The Buddha, therefore, taught that suffering will always be part of our lives. After enlightenment we see and feel this more clearly, not less. This is the direct opposite of what is generally taught in Buddhist textbooks where enlightenment is conceptualized as an escape.

So here it is: Dukkha is natural. Dukkha is inescapable. Dukkha points to our authenticity. Fiona, is this what you mean when you write that “this is what is gradually, truly sinking in, not just as a concept or mental understanding, but as an embodied reality”?

source: Brazier, D. (1997, 2001). The feeling Buddha: a Buddhist psychology of character, adversity, and passion. London: Robinson, p. 8. image:Buddha’s First Sermon,” ca. 3rd century Pakistan (ancient Gandhara), 28.6 x 32.4 cm; at


5 responses »

  1. Hi there. I’ve been reading some of your notes from time to time but it’s the first time I’ve de-lurked. Lots of thought provoking ideas!
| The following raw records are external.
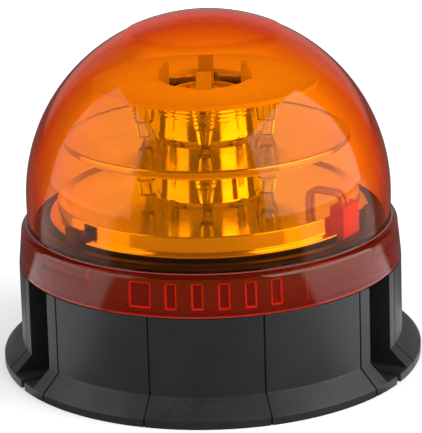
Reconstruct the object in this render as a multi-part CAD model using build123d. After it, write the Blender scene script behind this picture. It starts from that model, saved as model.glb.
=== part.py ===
from build123d import *
from math import acos, asin, degrees
import os

# Amber LED warning beacon on a black base that takes three bolts.
# Millimetres, +Z up. The origin is on the beacon's axis at the underside of its flange.
# Azimuths are in degrees from the front, -Y, towards +X.

# Flange and base wall
flange_radius = 77.2
flange_rim_height = 2.8
kink_height = 9.0
kink_radius = 70.3
wall_top_radius = 70.0
shoulder_height = 37.0
base_wall = 2.6
bottom_plate = 3.0
panels_between_recesses = 3
groove_width = 0.7
groove_depth = 0.8

# Bolt recesses, three round the base
recess_azimuths = (-60, 60, 180)
bolt_circle_radius = 65.0
bolt_hole_radius = 3.25
bolt_slit_width = 3.0
recess_floor_radius = 58.0
recess_half_width = 7.75
recess_groove_offset = 13.3
recess_corner = 1.5

# Spigot and deck that the lens fits over
root_flange_radius = 66.4
root_flange_height = 1.8
spigot_radius = 62.6
spigot_wall = 2.6
spigot_top = 53.6
deck_top = 50.0
deck_thickness = 2.5
upstand_inset = 5.6
upstand_wall = 3.4
upstand_height = 4.5

# Lens: collar and dome in one moulding
collar_radius = 70.0
collar_lip_radius = 68.6
collar_lip_height = 50.8
collar_inner_radius = 66.9
collar_gap = 0.3
collar_shoulder_under = 49.9
dome_radius = 66.3
dome_wall = 2.2
dome_start = 52.1
dome_spring = 60.5
pad_radius = 29.5
pad_height = 0.4

# Bayonet and grip ribs
bayonet_azimuths = (-48, 72, 192)
lug_span = 22.0
lug_inner_radius = 64.0
lug_bottom = 43.8
lug_top = 46.6
lug_tab_span = 1.4
ledge_reach = 3.1
ledge_gap = 0.3
ledge_thickness = 2.0
ledge_span = 26.0
ledge_stop_span = 2.0
rib_inner_radius = 66.0
rib_bottom = 39.4
rib_top = 48.6
rib_pitch = 7.75
rib_span = 3.5
rib_middle_azimuth = 5.6
ribs_each_side = 2
wide_rib_azimuth = -19.2
wide_rib_span = 6.7

# Ring seal in the spigot's groove
seal_radius = 1.05
seal_height = 52.0
seal_gap = 0.1
seal_groove_gap = 0.05

# Light tiers, each a board above a trumpet reflector
board_thickness = 1.6
upper_board_radius = 40.5
upper_board_top = 102.9
upper_board_bore = 15.2
lower_board_radius = 49.6
lower_board_underside = 79.8
reflector_wall = 1.5
neck_radius = 17.5
flare_width = 14.0
flare_height = 12.0
dish_rim_radius = 51.5
dish_rim_wall = 1.2
lower_floor = 60.0
pan_rim_inset = 2.0
pan_rim_height = 61.4
pan_flange_overhang = 1.0
pan_flange_thickness = 1.0
light_count = 6
light_stand_off = 7.5
led_side = 3.4
led_height = 1.1
optic_length = 10.7
optic_flange_radius = 5.4
optic_flange_thickness = 1.0
optic_top_radius = 4.7
optic_tip_radius = 3.4
optic_pocket_radius = 2.6
optic_pocket_depth = 2.5

# Centre post and the hub that snaps the upper board down
post_radius = 13.0
post_upper_radius = 11.0
post_bore = 9.0
post_top = 97.0
post_cap_thickness = 4.0
post_flange_radius = 20.0
post_flange_thickness = 2.4
hub_thickness = 2.0
hub_radius = 6.5
hub_ring_radius = 12.3
hub_ring_wall = 1.8
hook_count = 4
hook_width = 5.5
hook_thickness = 1.8
hook_nose = 2.0
hook_rise = 5.5
hook_gap = 0.5

# Driver board hung under the deck, and what it carries
driver_radius = 46.0
driver_top = 36.0
driver_boss_circle = 38.0
driver_boss_radius = 3.5
driver_boss_azimuths = (-30, 90, 210)
inductor_radius = 9.0
inductor_height = 12.0
inductor_place = (15, 12)
capacitor_radius = 5.0
capacitor_height = 16.0
capacitor_places = ((-22, 9), (-22, -9))
chip_size = (8, 6, 2.2)
chip_places = ((22, -14), (10, -24), (-6, 24))
terminal_size = (14, 8, 10)
terminal_place = (-8, -27)

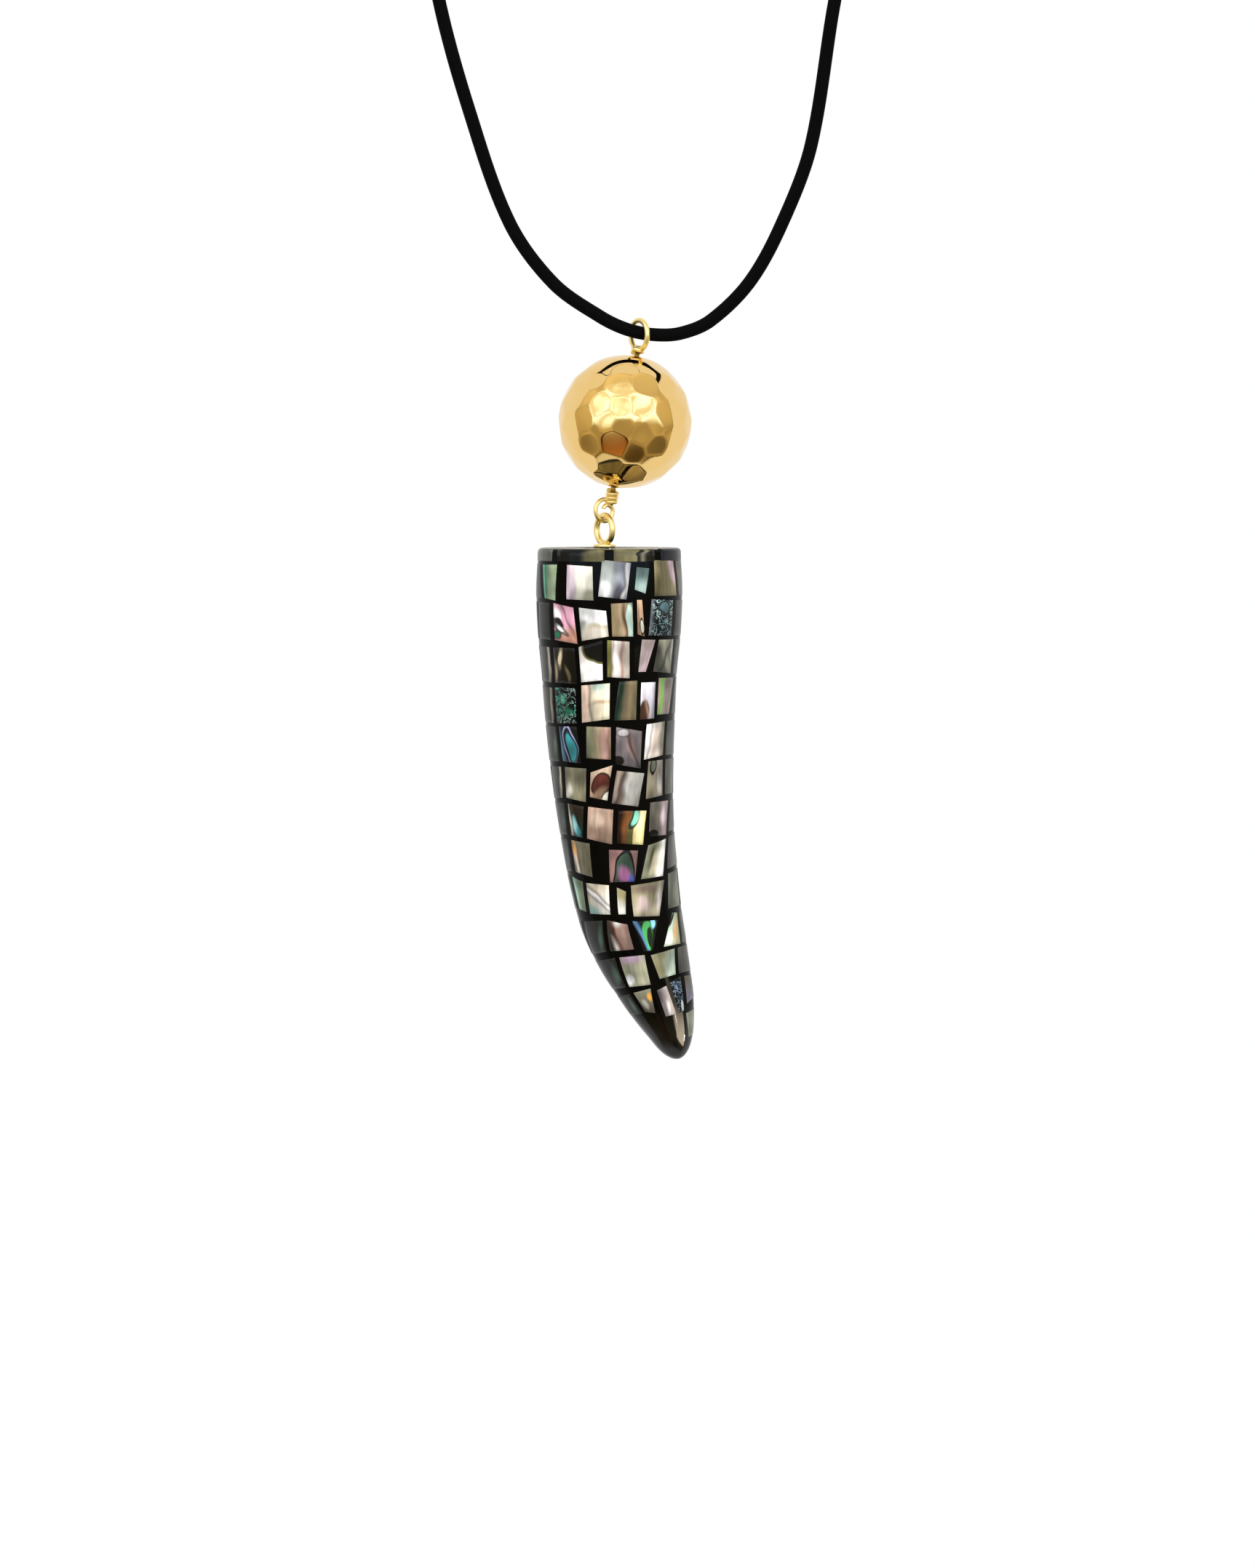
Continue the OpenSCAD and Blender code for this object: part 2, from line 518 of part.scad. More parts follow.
// Black horn with a shallow pocket for each tile and a hole for the eye's pin
module horn_body() {
    deep = shell_t + fit;
    rows = [0:len(MOSAIC) - 1];
    pockets = [for (k = rows, tile = TILES[k])
        each concat(tile_points(k, tile, 0, 0), tile_points(k, tile, 0, deep))];
    bare = [for (k = rows, j = [0:counts[k] - 1], low = [0, 1], n = [1:1:BARE[k][j]])
        bare_point(k, j, low, n)];
    rim = len(pockets) + len(bare);
    tip = rim + rim_sides;
    crown = tip + tip_sides * len(TIP_RINGS);
    points = concat(pockets, bare,
        [for (p = ring_line(0, rim_sides)) horn_point(0, p[0], 0)],
        [for (s = TIP_RINGS, p = ring_line(0, tip_sides)) horn_point(s, p[0], 0)],
        [horn_point(-1, 0, 0), horn_point(1, 0, 0)]);
    linings = [for (k = rows, j = [0:counts[k] - 1])
        let (outer = pocket(k, j), inner = outer + 2 * edge)
        each concat(strip_faces(inner), wall_faces(outer, inner), bare_faces(k, j))];
    lines = concat(
        [row_line(0, 1), ring_line(rim, rim_sides)],
        [for (k = SIDE_ROWS, low = [0, 1]) row_line(k, low)],
        [for (i = [0:len(TIP_RINGS) - 1]) ring_line(tip + i * tip_sides, tip_sides)]);
    bands = concat([0], [for (i = [1:2:2 * len(SIDE_ROWS) + 1]) i],
                   [for (i = [1:len(TIP_RINGS) - 1]) 2 * len(SIDE_ROWS) + 1 + i]);
    skins = [for (i = bands) each skin(lines[i], lines[i + 1])];
    ends = concat(cap(row_line(0, 0), crown, true),
                  cap(lines[len(lines) - 1], crown + 1, false));
    color("black") difference() {
        translate(horn_at) polyhedron(points, concat(linings, skins, ends));
        translate([eye_at[0], eye_at[1], horn_at[2] - pin_len - fit])
            cylinder(d = pin_d + 2 * fit, h = pin_len + 1);
    }
}

module shell_tiles() {
    color("silver") translate(horn_at) tiles(SIDE_ROWS);
}

module crown_tiles() {
    color("gray") translate(horn_at) tiles(CROWN_ROWS);
}

neck_cord();
clasp();
bead_wire();
hammered_bead();
horn_eye();
horn_body();
shell_tiles();
crown_tiles();
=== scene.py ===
import json
import math
import random

import bmesh
import bpy
from bpy.props import FloatProperty, FloatVectorProperty, IntProperty, PointerProperty
from mathutils import Matrix, Vector


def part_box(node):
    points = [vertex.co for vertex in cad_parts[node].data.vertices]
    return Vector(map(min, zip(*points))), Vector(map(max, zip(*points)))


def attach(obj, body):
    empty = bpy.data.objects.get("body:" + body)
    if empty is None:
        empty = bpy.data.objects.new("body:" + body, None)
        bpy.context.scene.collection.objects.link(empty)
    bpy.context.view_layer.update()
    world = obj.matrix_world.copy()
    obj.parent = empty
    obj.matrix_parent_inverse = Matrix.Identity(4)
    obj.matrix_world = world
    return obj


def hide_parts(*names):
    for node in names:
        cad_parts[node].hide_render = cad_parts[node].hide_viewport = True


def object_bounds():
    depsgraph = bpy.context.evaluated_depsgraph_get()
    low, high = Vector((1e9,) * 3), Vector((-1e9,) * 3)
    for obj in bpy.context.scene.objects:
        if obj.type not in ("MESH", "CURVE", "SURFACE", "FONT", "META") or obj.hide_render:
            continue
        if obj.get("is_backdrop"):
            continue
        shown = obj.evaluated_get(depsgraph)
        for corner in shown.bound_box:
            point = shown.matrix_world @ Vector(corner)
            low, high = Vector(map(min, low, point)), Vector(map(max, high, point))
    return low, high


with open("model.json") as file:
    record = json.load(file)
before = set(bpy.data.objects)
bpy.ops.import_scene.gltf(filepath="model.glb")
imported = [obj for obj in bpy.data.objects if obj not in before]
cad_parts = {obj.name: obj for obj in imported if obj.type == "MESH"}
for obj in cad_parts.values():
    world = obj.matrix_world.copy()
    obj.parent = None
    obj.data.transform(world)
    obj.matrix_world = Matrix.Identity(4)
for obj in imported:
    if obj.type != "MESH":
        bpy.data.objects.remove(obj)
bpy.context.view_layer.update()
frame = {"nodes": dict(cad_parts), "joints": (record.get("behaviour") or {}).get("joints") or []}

bl_info = {
    "name": "Horn pendant",
    "version": (1, 0, 0),
    "blender": (4, 5, 0),
    "location": "3D View > Sidebar > Pendant",
    "description": "Dresses the packed horn pendant: cord, gold, black resin and shell mosaic",
    "category": "Object",
}

MM = 0.001
JOINTS = {joint["name"]: joint for joint in frame["joints"]}
BAIL_POINT = Vector(JOINTS["bail_swing"]["pos_m"])
CURL_LOW = Vector(JOINTS["horn_swing"]["pos_m"])
UP = Vector((0, 0, 1))


def points(text):
    """Vectors in metres from points in millimetres."""
    return [Vector([float(value) * MM for value in point.split()]) for point in text.split(",")]


# Cord route: the same points as the cord's solid
SIDE = points("22 -2.5 .5, 36 -11 .5, 48 -24 -2, 56 -40 -8, 60 -57 -19, 59 -73 -34, 56 -87 -52,"
              "51.5 -98 -73, 46.5 -106 -96, 41.5 -112 -119, 37 -116 -141, 33 -118.5 -162")
FRONT = points("29 -120 -180.5, 25.5 -120 -202, 21.5 -120 -213, 16.5 -120 -222.3,"
               "10.5 -120 -228.3, 6 -120 -230.2, 2 -120 -230.4, -2 -120 -229.6,"
               "-6 -120 -227.7, -13 -120 -222.7, -19.5 -120 -213.7, -25.5 -120 -197,"
               "-30 -120 -180.5")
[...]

I think this one comes down to how a person interprets karma. If you take the sort of classical approach, then it is indeed possible to transcend the sufferings of birth, sickness, ageing, and death by eliminating the causes of those sufferings (as seen in the 12 links). You could ask what kind of liberation it is that still leaves beings in a state of suffering.

    Another approach is to interpret karma in a way that is essentially psychological: stuff happens, and Buddhist practice helps you deal with it without experiencing it as suffering. But it seems to me that the classical Buddhist view is really more radical: not just helping a person handle or respond to the difficulties of life, but getting rid of them altogether.
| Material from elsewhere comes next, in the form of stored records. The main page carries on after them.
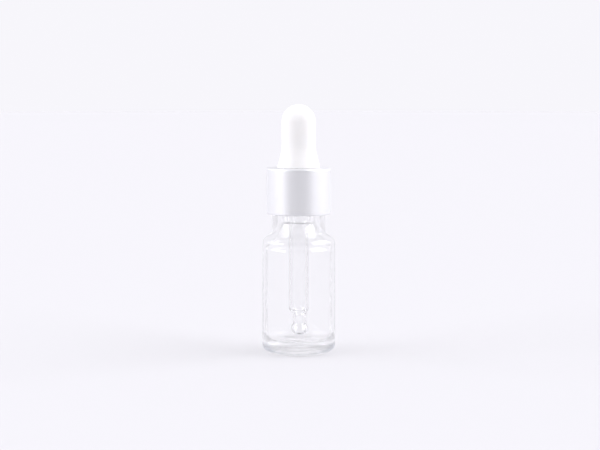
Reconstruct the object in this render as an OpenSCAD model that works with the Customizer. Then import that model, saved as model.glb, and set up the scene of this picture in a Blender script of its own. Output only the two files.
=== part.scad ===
// Dropper bottle: a 10 ml clear glass bottle whose screw collar holds a squeeze bulb and a glass pipette.
// Millimetres. +Z is up, and the origin is the centre of the circle that the bottle stands on.

/* [Bottle] */
// Outside diameter of the bottle's body
body_d = 24.8; // [22:0.2:28]
// Height at which the body's straight wall ends and the shoulder starts
body_top = 37; // [36:0.1:37.4]
// Thickness of the body's wall
body_wall = 1.45; // [1:0.05:2]
// Thickness of the glass at the middle of the floor
floor_t = 4.9; // [4:0.1:5]
// Rise of the domed floor, from its edge to its middle
floor_rise = 1.9; // [1:0.1:2.2]
// Radius of the rounded heel between the wall and the standing ring
heel_r = 2.9; // [2:0.1:3.2]
// Radius of the curve from the wall into the shoulder
shoulder_r = 2.4; // [1.6:0.1:3]
// Slope of the shoulder, from upright
shoulder_a = 55; // [50:1:60]
// Width of the flat ring that the bottle stands on
ring_w = 1.2; // [0.8:0.1:2]
// Rise of the hollow under the floor, inside the standing ring
punt_rise = 0.9; // [0.4:0.1:1]

/* [Neck and finish] */
// Outside diameter of the plain neck below the collar
neck_d = 18; // [17.4:0.1:18.6]
// Height at which the plain neck steps in to the threaded finish
neck_top = 47; // [45.4:0.1:47.4]
// Height of the rim, which is the bottle's full height
rim_z = 59.3; // [58.4:0.1:59.8]
// Root diameter of the threaded finish
finish_d = 15.7; // [15.4:0.1:16]
// Diameter over the crests of the finish's thread
crest_d = 17.7; // [17.3:0.1:17.8]
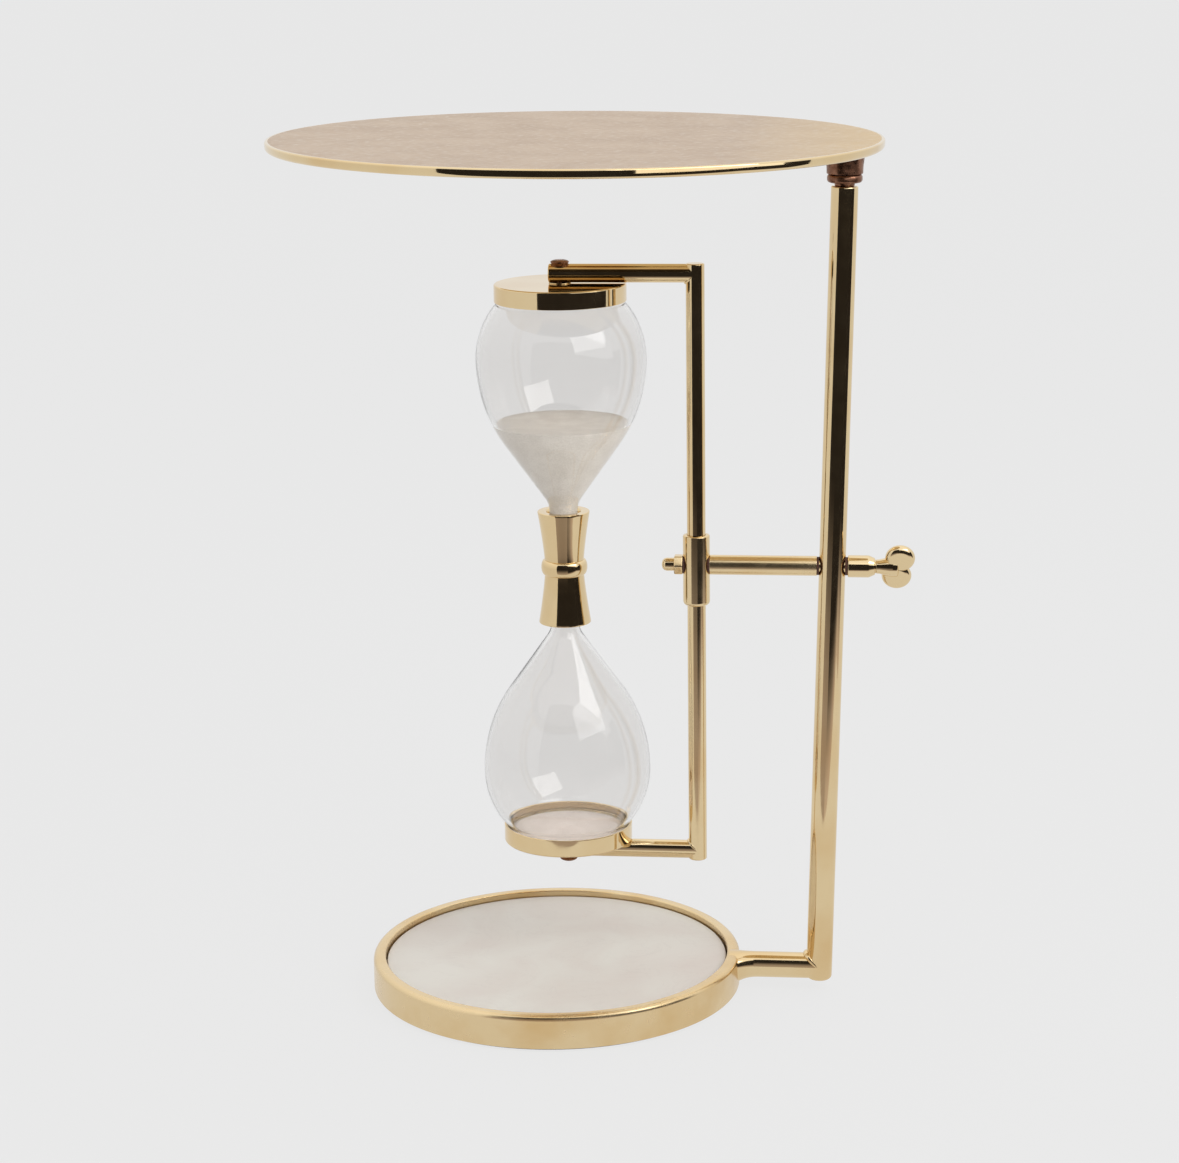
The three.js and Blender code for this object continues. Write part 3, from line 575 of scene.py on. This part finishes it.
# Top disc with its boss, washers and stud; heights are from the middle of the post's top end
head = dict(tilt=0.507, radius=113.5, thick=3.5, bossInset=14.5, bossLow=4.4, bossHeight=9.3,
            bossFoot=6.7, bossHead=7.8, rimRound=1.5, rimCrest=0.7)
bossWasher = dict(bore=2.6, radius=6.5, low=1.2, high=4.4, edge=1.2)
studWasher = dict(bore=2.6, radius=3.7, low=0.05, high=1.2, edge=0.25)
studSpec = dict(radius=2.5, length=20.0, foot=-9.0, edge=0.4)
washerMiddle = boxMiddle("disc_washer")
tilt = math.radians(head["tilt"])
washerHeight = (bossWasher["low"] + bossWasher["high"]) / 2
postTop = washerMiddle - washerHeight * Vector((math.sin(tilt), 0, math.cos(tilt)))
headPlace = Matrix.Translation(postTop * mm) @ Matrix.Rotation(tilt, 4, "Y")
plateLow = head["bossLow"] + head["bossHeight"]
plateTop = plateLow + head["thick"]


def onHead(shape):
    bmesh.ops.transform(shape, matrix=headPlace, verts=shape.verts)
    return shape


# The polished plate with its rim, and the cast skin on top as a fine mesh with low lumps
plate = turn([(0, plateLow), (head["radius"], plateLow), (head["radius"], plateTop - 0.05),
              (head["radius"] - 1.2, plateTop - 0.05), (0, plateTop - 0.05)], 256)
roundEdges(plate, head["rimRound"], 4, where=lambda p: p.z < plateLow + 0.2)
roundEdges(plate, head["rimCrest"], 3, where=lambda p: p.z > plateLow + 2 and math.hypot(p.x, p.y) > 113)
place(plate, head["bossInset"] - head["radius"])
finishPiece("disc_plate", onHead(plate), turnedBrass, "stand", "top_disc")

skinRings = [(head["radius"] - 0.55) * (1 - i / 90) for i in range(91)]
skin = turn([(0, plateTop - 0.6), (skinRings[0] - 0.5, plateTop - 0.6), (skinRings[0], plateTop - 0.12)] +
            [(r, plateTop) for r in skinRings[1:]], 256)
place(skin, head["bossInset"] - head["radius"])
finishPiece("disc_skin", onHead(skin), castTop, "stand", ())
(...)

    There is middle ground, too, in recognizing that suffering is just a label and there is no inherent suffering to be found in these things (birth, sickness, etc), so it should be possible to experience them all as events, yet without suffering. The latter is, after all, just an interpretation.

    I’m not sure how to decide.

  2. Yep, I think your on to the reality of suffering. It does not go away. All Buddhism does is reveal its’ impact on our lives, that it is ever present, and we don’t have to TRY to escape it. That is the relief. Not trying to make “it” better. Live above it. Be something we are not. In practicing the middle way we have one foot in samsara and one foot in nirvana. And our torso and head feel the tug. 🙂

  3. “The answer to you question is – I’m not sure!! What I was trying to say was that in order for me to really understand the truth of ‘dukkha’ (of anything!) it must move from being purely an intellectual understanding to becoming a lived experience in me. That is what I mean when I say ‘embodied reality’. It is something the whole of me has experienced…not just my mind, but every part of me. It has ‘sunk in’ to every fibre of my being. And generally this process takes a very long time! I may go through the same learning, in different guises, over and over until it finally does ‘sink in’.

    I think I was talking about acceptance, arising out of deep awareness. The depth coming as a result of gradual erosion, through many, many similar experiences. Like water wearing away rock.

    I hadn’t really looked at the word dukkha until you wrote about it. My search came up with many things!! The more I looked the more confused I became! But here is one thing that seemed to ring true for me –

    “dukkha doesn’t reside in the object, but in ones mind”

    To me this means the pain, suffering, discontent, craving or aversion I feel about something arises out of my response to the situation. It isn’t in the situation itself, it is in the way my mind, (my conditioning) interprets it.

    In The Sallatha Sutta (The Dart) – the Buddha says (something like) :

    If a man is pierced by a dart and, following the first piercing, he is hit by a second dart. That person will experience feelings caused by two darts. It is similar with an untaught worldling: when touched by a painful feeling, he worries and grieves, he laments, beats his breast, weeps and is distraught. So he experiences two kinds of feeling: a bodily and a mental feeling.

    If a man is pierced by a dart, but is not hit by a second dart following the first one. This person experiences feelings caused by a single dart only. It is similar with a well-taught noble disciple: when touched by a painful feeling, he will not worry or grieve and lament, he will not beat his breast and weep, nor will he be distraught. He experiences one single feeling, a bodily one.

    • Fiona, you write, “I hadn’t really looked at the word dukkha until you wrote about it. My search came up with many things!! The more I looked the more confused I became! But here is one thing that seemed to ring true for me.”

      Just before dying, the Buddha is said to have told his followers to “be a lamp unto yourself.” I think he directed them/us, to look/find understanding to the big questions in our own heart/mind/body (all one thing in Asia), instead of searching for answers from outside.